Investors should enable or provide access to remedies for people affected by their investment decisions. For outcomes that investors are directly linked to through an investee, investors should ensure that investees provide access to remedy for people affected.”

III. Monitoring

To give effect to its commitment to this Ethical Investment Policy, the entity will:

  • Publish the EIP on its website following its approval.

  • Assign the responsibility to monitor the policy's operation and effectiveness to a specific manager/department. The manager/department must provide the entity with a quarterly update and advise on investments that conflict with the EIP.

  • Publish on its website a list of the commercial assets owned by the entity, with full transparency on these assets’ operations and significant business relationships.

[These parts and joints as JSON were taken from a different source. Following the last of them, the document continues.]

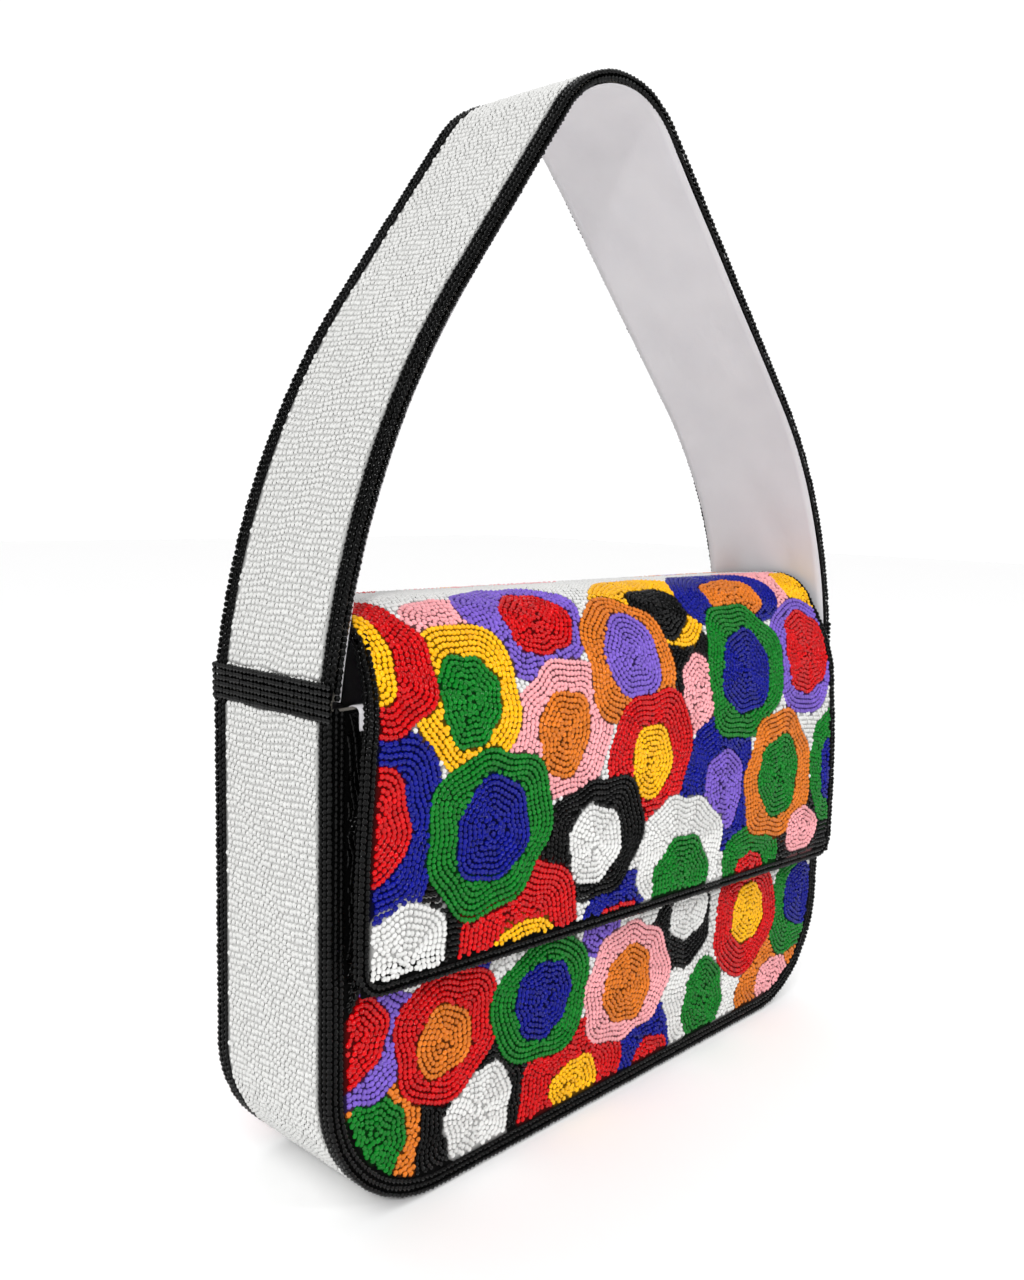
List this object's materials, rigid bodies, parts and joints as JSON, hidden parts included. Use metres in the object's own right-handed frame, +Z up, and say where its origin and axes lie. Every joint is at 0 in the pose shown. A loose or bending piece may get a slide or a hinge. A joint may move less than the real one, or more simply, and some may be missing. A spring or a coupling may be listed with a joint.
{
  "type": "beaded shoulder bag",
  "caption": "Small structured flap bag covered all over in seed beads, with a wide beaded shoulder strap and a magnetic snap under its front flap.",
  "frame": {"origin": "centre of the base, on the surface the bag stands on", "axes": "+X to the right seen from the front, +Y to the back of the bag, +Z up"},
  "size_m": [0.2612, 0.064, 0.3382],
  "materials": {
    "flower_beads": "glossy opaque seed beads in many colours",
    "white_beads": "glossy opaque seed beads",
    "black_beads": "glossy opaque seed beads",
    "stiffener": "matt board",
    "satin": "pale grey satin lining",
    "snap_metal": "polished nickel plate"
  },
  "bodies": {
    "body": {"back_bead_cloth": "flower_beads", "back_edge_beads": "black_beads", "back_lining": "satin", "back_stiffener": "stiffener", "base_board": "stiffener", "front_bead_cloth": "flower_beads", "front_edge_beads": "black_beads", "front_lining": "satin", "front_stiffener": "stiffener", "gusset_bead_cloth": "white_beads", "gusset_lining": "satin", "gusset_stiffener": "stiffener", "mouth_binding": "satin", "seam_bead_band_left": "black_beads", "seam_bead_band_right": "black_beads", "slip_pocket": "satin", "snap_socket": "snap_metal", "snap_socket_washer": "snap_metal"},
    "flap_crown": {"crown_bead_cloth": "flower_beads", "crown_stiffener": "stiffener", "crown_lining": "satin"},
    "flap_front": {"flap_bead_cloth": "flower_beads", "flap_edge_beads": "black_beads", "flap_stiffener": "stiffener", "flap_lining": "satin", "snap_stud": "snap_metal", "snap_stud_washer": "snap_metal"},
    "strap": {"strap_bead_cloth": "white_beads", "strap_stiffener": "stiffener", "strap_lining": "satin", "strap_edge_beads_front": "black_beads", "strap_edge_beads_back": "black_beads"}
  },
  "joints": [
    {"name": "flap_back_fold", "type": "hinge", "parent": "body", "child": "flap_crown", "pos_m": [0, 0.02842, 0.17562], "axis": [-1, 0, 0], "range_deg": [0, 175]},
    {"name": "flap_front_fold", "type": "hinge", "parent": "flap_crown", "child": "flap_front", "pos_m": [0, -0.02833, 0.16493], "axis": [-1, 0, 0], "range_deg": [0, 150]},
    {"name": "strap_swing", "type": "hinge", "parent": "body", "child": "strap", "pos_m": [0, 0, 0.1524], "axis": [1, 0, 0], "range_deg": [-60, 60], "deforming": ["strap_bead_cloth", "strap_stiffener", "strap_lining", "strap_edge_beads_front", "strap_edge_beads_back"]}
  ]
}
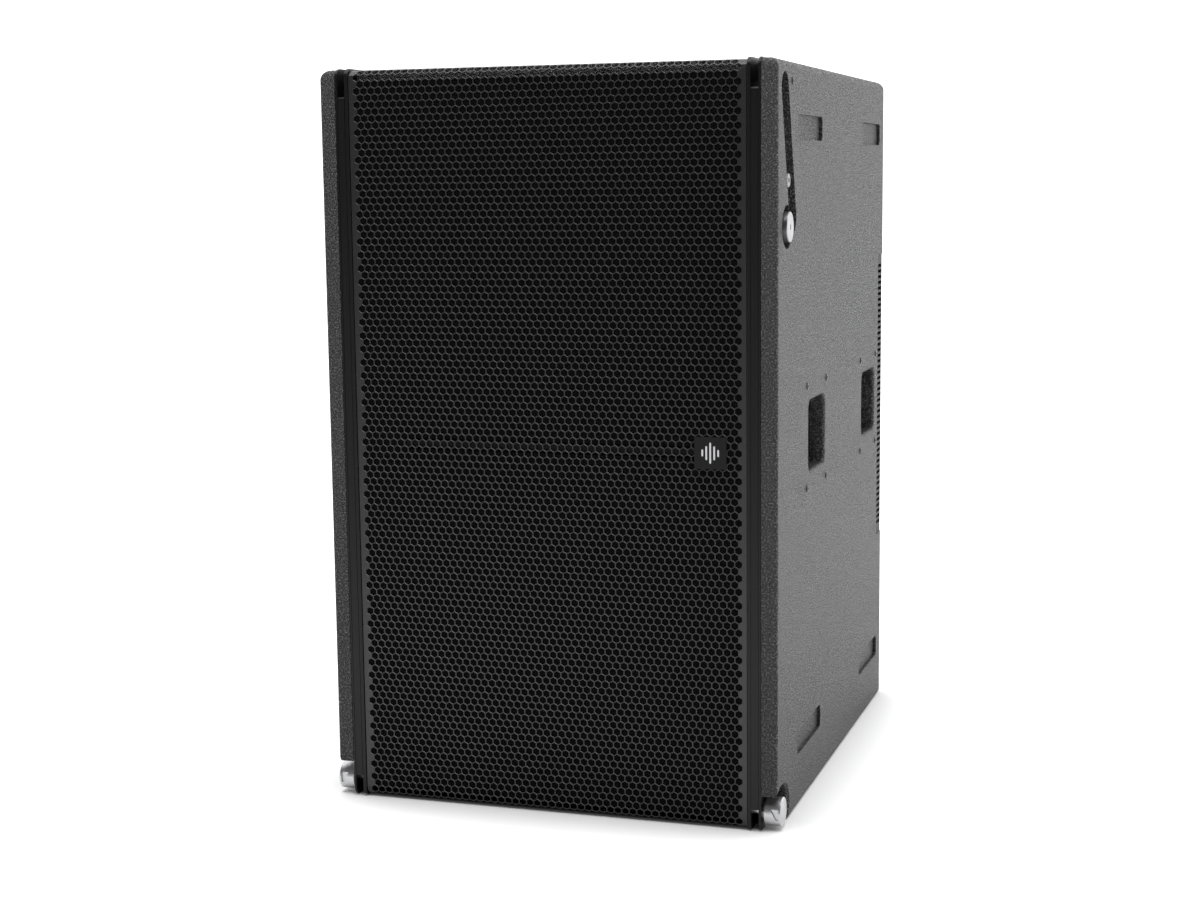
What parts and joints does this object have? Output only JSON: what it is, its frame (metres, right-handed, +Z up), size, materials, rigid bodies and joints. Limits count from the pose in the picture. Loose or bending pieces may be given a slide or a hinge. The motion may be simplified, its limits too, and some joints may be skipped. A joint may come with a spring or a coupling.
{
  "type": "pa speaker cabinet",
  "caption": "Tall PA bass cabinet with a perforated front grille, hand holes, rear heatsinks, and side rails with sliding link bars and pull-out lock knobs.",
  "frame": {"origin": "centre of the underside", "axes": "+Z up, +X to the right as seen from the front, the front faces -Y"},
  "size_m": [0.7, 0.84, 1.1015],
  "materials": {
    "wall_coating": "fine textured polyurea coating on birch plywood, satin",
    "plywood": "bare birch plywood",
    "baffle_paint": "matt black paint on plywood",
    "grille_steel": "satin black powder coat on perforated steel",
    "grille_foam": "open-cell foam, black",
    "badge": "satin black plate with a pale printed motif",
    "rail_anodised": "black anodised extrusion",
    "link_steel": "black coated steel",
    "bolt_steel": "plated steel",
    "knob_metal": "bare turned aluminium, satin",
    "pin_steel": "ground steel",
    "spring_steel": "spring wire",
    "handle_plastic": "moulded, fine grain",
    "skid_plastic": "hard moulded plastic",
    "screw_black": "blackened steel",
    "basket_cast": "cast, black paint",
    "cone_paper": "pressed paper pulp",
    "surround_rubber": "coated cloth roll",
    "spider_cloth": "impregnated cloth",
    "coil_former": "thin former with its winding",
    "magnet_ferrite": "sintered ferrite",
    "motor_steel": "plated steel",
    "gasket_rubber": "foamed gasket",
    "port_plastic": "moulded tube",
    "panel_paint": "fine textured black powder coat",
    "heatsink_anodised": "black anodised, matt",
    "connector_plastic": "moulded",
    "dial_plastic": "moulded, with a pale pointer groove",
    "brass_bush": "turned brass",
    "board_green": "circuit board with its components",
    "transformer_wound": "wound ring core, tape wrapped"
  },
  "bodies": {
    "cabinet": {"side_panel_right": "wall_coating", "side_panel_left": "wall_coating", "top_panel": "wall_coating", "bottom_panel": "wall_coating", "back_panels": "wall_coating", "cross_braces": "plywood", "shelf_brace": "plywood", "baffle_board": "baffle_paint", "cheek_panels": "baffle_paint", "centre_brace": "baffle_paint", "front_grille": "grille_steel", "badge_plate": "badge", "grille_foam": "grille_foam", "rigging_rail_right": "rail_anodised", "rigging_rail_left": "rail_anodised", "link_guides": "link_steel", "lock_sleeves": "pin_steel", "lock_springs": "spring_steel", "handle_cups": "handle_plastic", "skid_feet": "skid_plastic", "side_screws": "screw_black", "woofer_screws": "screw_black", "panel_screws": "screw_black", "woofer_baskets": "basket_cast", "woofer_surrounds": "surround_rubber", "woofer_spiders": "spider_cloth", "woofer_magnets": "magnet_ferrite", "woofer_top_plates": "motor_steel", "woofer_pole_plates": "motor_steel", "woofer_gaskets": "gasket_rubber", "woofer_terminals": "connector_plastic", "power_inlet": "connector_plastic", "signal_sockets": "connector_plastic", "port_tubes": "port_plastic", "mounting_plate": "panel_paint", "connector_panel": "panel_paint", "amplifier_cover": "panel_paint", "heatsinks": "heatsink_anodised", "dial_bush": "brass_bush", "circuit_board": "board_green", "power_transformer": "transformer_wound"},
    "link_right": {"link_bar_right": "link_steel", "guide_bolt_right": "bolt_steel"},
    "link_left": {"link_bar_left": "link_steel", "guide_bolt_left": "bolt_steel"},
    "upper_lock_right": {"upper_lock_knob_right": "knob_metal", "upper_lock_pin_right": "pin_steel"},
    "upper_lock_left": {"upper_lock_knob_left": "knob_metal", "upper_lock_pin_left": "pin_steel"},
    "base_lock_right": {"base_lock_knob_right": "knob_metal", "base_lock_pin_right": "pin_steel"},
    "base_lock_left": {"base_lock_knob_left": "knob_metal", "base_lock_pin_left": "pin_steel"},
    "lower_cone_assembly": {"lower_cone": "cone_paper", "lower_dust_cap": "cone_paper", "lower_coil_former": "coil_former"},
    "upper_cone_assembly": {"upper_cone": "cone_paper", "upper_dust_cap": "cone_paper", "upper_coil_former": "coil_former"},
    "dial": {"level_dial": "dial_plastic"}
  },
  "joints": [
    {"name": "link_slide_right", "type": "slide", "parent": "cabinet", "child": "link_right", "axis": [0, -0.2689, 0.9632], "range_m": [0, 0.132]},
    {"name": "upper_lock_pull_right", "type": "slide", "parent": "cabinet", "child": "upper_lock_right", "axis": [1, 0, 0], "range_m": [0, 0.013], "stiffness_N_per_m": 1500, "springref_m": -0.003, "deforming": ["lock_springs"]},
    {"name": "base_lock_pull_right", "type": "slide", "parent": "cabinet", "child": "base_lock_right", "axis": [1, 0, 0], "range_m": [0, 0.013], "stiffness_N_per_m": 1500, "springref_m": -0.003, "deforming": ["lock_springs"]},
    {"name": "link_slide_left", "type": "slide", "parent": "cabinet", "child": "link_left", "axis": [0, -0.2689, 0.9632], "range_m": [0, 0.132]},
    {"name": "upper_lock_pull_left", "type": "slide", "parent": "cabinet", "child": "upper_lock_left", "axis": [-1, 0, 0], "range_m": [0, 0.013], "stiffness_N_per_m": 1500, "springref_m": -0.003, "deforming": ["lock_springs"]},
    {"name": "base_lock_pull_left", "type": "slide", "parent": "cabinet", "child": "base_lock_left", "axis": [-1, 0, 0], "range_m": [0, 0.013], "stiffness_N_per_m": 1500, "springref_m": -0.003, "deforming": ["lock_springs"]},
    {"name": "lower_cone_travel", "type": "slide", "parent": "cabinet", "child": "lower_cone_assembly", "axis": [0, -1, 0], "range_m": [-0.01, 0.01], "stiffness_N_per_m": 6000, "deforming": ["woofer_surrounds", "woofer_spiders"]},
    {"name": "upper_cone_travel", "type": "slide", "parent": "cabinet", "child": "upper_cone_assembly", "axis": [0, -1, 0], "range_m": [-0.01, 0.01], "stiffness_N_per_m": 6000, "deforming": ["woofer_surrounds", "woofer_spiders"]},
    {"name": "level_dial_turn", "type": "hinge", "parent": "cabinet", "child": "dial", "pos_m": [0.06, 0.373, 0.64], "axis": [0, 1, 0], "range_deg": [-150, 150]}
  ]
}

1. “Corporations and their managers, directors, and other leaders could also be held directly liable for the commission of acts of genocide, as well as war crimes and crimes against humanity. Article VI of the Genocide Convention specifies that ‘persons’ may be held liable for genocidal acts – which include individual businessmen or corporate managers as natural persons and may include corporations as legal persons. While the International Criminal Court (ICC) does not have jurisdiction over legal entities, company personnel as natural persons of States Parties to the Rome Statute may fall under its jurisdiction. Under Article 25(3)(c) of the Rome Statute, the ICC can prosecute those who facilitate the commission of crimes, including through the provision of means. […] In situations of armed conflict, additional international humanitarian and international criminal law standards apply to corporations and individual business leaders, who must consider whether their operations contribute to gross human rights violations or international crimes.” 

Obligations of Third States and Corporations to Prevent and Punish Genocide in Gaza, 5 June 2024, p.2

2. Commentary to UNGP 13.

 3. “Third States engaged in commercial activities with companies potentially implicated in acts of genocide in Gaza, for example through public procurement, as shareholders or public pension fund and other investments should terminate such contracts and exclude such companies. 

Pension funds should also withdraw their investments from Israeli banks, Israel Bonds, and other financial institutions, considering the connection with illegal settlements and other violations of international law.” From the expert opinion, Obligations of Third States and Corporations to Prevent and Punish Genocide in Gaza, 5 June 2024, p. 35.

4. The ICJ Advisory Opinion of July 2024, for example, calls on States to “take steps to prevent trade or investment relations that assist in the maintenance of the illegal situation created by Israel in the Occupied Palestinian Territory.” para. 278

5. UNGPs commentary to Principle 12.

6. In situations of armed conflict, the risk of human rights violations is heightened, and so must the due diligence requirements of companies involved in such situations. According to legal experts, “For companies and the institutions that invest in them, understanding and upholding conflict-sensitive practices that embed IHL will give them a greater chance of managing investment risks, encouraging best practices, and respecting the lives and dignity of those affected by armed conflict.”